Table 2. Kings of Nanzhao 南詔 617-902
name reign reign motto
Kingdom of Da Meng 大蒙國 617-902
Meng Xi-nu-luo 蒙細奴邏 (Du-luo 獨羅) (r. 617-674)
Meng Luo-sheng 蒙邏盛
Meng Sheng-luo-pi 蒙盛邏皮
Meng Pi-luo-ge 蒙皮邏閣 (r. 697-748)
Meng Ge-luo-feng 蒙閣羅鳳 (r. 748-779) Changshou 長壽 (769-779)
Meng Yi-mou-xun 蒙異牟尋 (r. 779-808) Shangyuan 上元 (784-?)
Yuanfeng 元封 (?-?)
Meng Xun-ge-quan 蒙尋閣勸 (r. 808-809)
Meng Quan-long-cheng 蒙勸隆晟 (r. 810-816) Longxing 龍興 (810-816)
Meng Quan-li-(sheng) 蒙勸利(晟) (r. 816-823) Quanyi 全義 (817-819)
Dafeng 大豐 (820-823)
Meng Quan-feng-you 蒙勸豐祐 (r. 823-859) Baohe 保和 (824-839?)
Tianqi 天啟 (?-?)
Meng Shilong 蒙世隆 (r. 859-877) Jianji 建極 (860-872?)
Fayao 法堯 (?-?)
Meng Da-feng-min 蒙大封民 (Longshun 隆舜) (r. 877-897) Zhenming 貞明 (878-?)
Chengzhi 承智 (?-?)
Datong 大同 (?-?)
Cuoye 嵯耶 (?-?)
Meng Shun-hua-zhen 蒙舜化貞 (r. 897-902) Zhongxing 中興 (898-902)
Kingdom of Da Changhe 大長和 (903-927)
Zheng Maisi 鄭買嗣 (Emperor Huan 桓帝) (r. 903-909) Anguo 安國 (903-909)
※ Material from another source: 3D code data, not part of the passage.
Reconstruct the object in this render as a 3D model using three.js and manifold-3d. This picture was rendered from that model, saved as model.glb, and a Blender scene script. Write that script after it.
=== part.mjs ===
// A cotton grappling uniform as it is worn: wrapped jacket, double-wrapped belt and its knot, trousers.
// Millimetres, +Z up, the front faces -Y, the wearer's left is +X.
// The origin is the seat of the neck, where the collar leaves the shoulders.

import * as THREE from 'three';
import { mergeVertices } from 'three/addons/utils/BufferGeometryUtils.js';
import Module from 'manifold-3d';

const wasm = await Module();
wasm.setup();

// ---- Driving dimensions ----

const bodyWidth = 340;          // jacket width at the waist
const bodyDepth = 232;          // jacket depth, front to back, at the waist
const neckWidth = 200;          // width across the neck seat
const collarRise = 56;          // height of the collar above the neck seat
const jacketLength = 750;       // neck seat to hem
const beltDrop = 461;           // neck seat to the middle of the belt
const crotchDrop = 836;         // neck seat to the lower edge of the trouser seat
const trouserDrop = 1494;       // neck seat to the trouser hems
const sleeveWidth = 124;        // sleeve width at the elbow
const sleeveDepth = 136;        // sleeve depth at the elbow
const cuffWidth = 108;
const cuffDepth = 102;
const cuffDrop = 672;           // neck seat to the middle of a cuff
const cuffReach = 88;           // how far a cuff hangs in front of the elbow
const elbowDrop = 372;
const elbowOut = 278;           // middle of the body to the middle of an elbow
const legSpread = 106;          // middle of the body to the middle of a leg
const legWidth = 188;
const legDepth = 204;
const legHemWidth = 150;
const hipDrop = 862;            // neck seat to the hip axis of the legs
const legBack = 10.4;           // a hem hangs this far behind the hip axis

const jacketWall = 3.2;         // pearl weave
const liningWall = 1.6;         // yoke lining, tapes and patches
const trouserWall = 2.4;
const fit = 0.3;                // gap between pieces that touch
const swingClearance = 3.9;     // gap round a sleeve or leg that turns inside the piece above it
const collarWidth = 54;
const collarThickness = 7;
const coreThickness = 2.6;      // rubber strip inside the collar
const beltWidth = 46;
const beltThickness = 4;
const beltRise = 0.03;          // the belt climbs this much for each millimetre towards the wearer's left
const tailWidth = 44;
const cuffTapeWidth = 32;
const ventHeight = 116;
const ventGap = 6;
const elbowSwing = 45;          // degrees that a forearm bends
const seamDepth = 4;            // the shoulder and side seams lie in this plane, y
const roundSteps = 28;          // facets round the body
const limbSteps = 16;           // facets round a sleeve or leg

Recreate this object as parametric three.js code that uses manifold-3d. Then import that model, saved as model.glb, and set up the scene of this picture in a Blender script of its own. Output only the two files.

Zheng Renmin 鄭仁旻 (Emperor Taishang 太上帝) (r. 909-926) Shiyuan 始元 (910-912?)
Tianrui jingxing 天瑞景星 (?-?)
Anhe 安和 (?-?)
Zhenyou 貞祐 (?-?)
Chuli 初曆 (?-?)
Xiaozhi 孝治 (?-?)
Zheng Longtan 鄭隆亶 (Emperor Gonghui 恭惠帝) (r. 926-927) Tianying 天應 (927)
Kingdom of Da Tianxing 大天興 (928-929)
Zhao Shanzheng 趙善政 (r. 928-929) Zunsheng 尊聖 (928-929)
Kingdom of Da Yining 大義寧 (930-937)
Yang Ganzhen 楊干真 (r. 930-937) Xingsheng 興聖 930
Daming 大明 (931-937)
Sources:
Gao Wende 高文德, ed. (1995). Zhongguo shaoshu minzu shi da cidian 中國少數民族史大辭典 (Changchun: Jilin jiaoyu chubanshe), 1586.
Huang Ming 黃鳴, ed. (1990). Jianming minzu cidian 簡明民族詞典 (Nanning: Guangxi renmin chubanshe), 307.
Li Bingzhong 李秉忠, Wei Canjin 衛燦金, Lin Conglong 林從龍, ed. (1990). Jianming wenshi zhishi cidian 簡明文史知識詞典 (Xi'an: Shaanxi renmin chubanshe), 103.
Wang Songling 王松齡, ed. (1991). Shiyong Zhongguo lishi zhishi cidian 實用中國歷史知識辭典 (Changchun: Jilin wenshi chubanshe), 24.
Wu Heng 吳恒 (1992). "Nanzhao 南詔", in Zhongguo da baike quanshu 中國大百科全書, Zhongguo lishi 中國歷史 (Beijing/Shanghai: Zhongguo da baike quanshu chubanshe), Vol. 2, 731-732.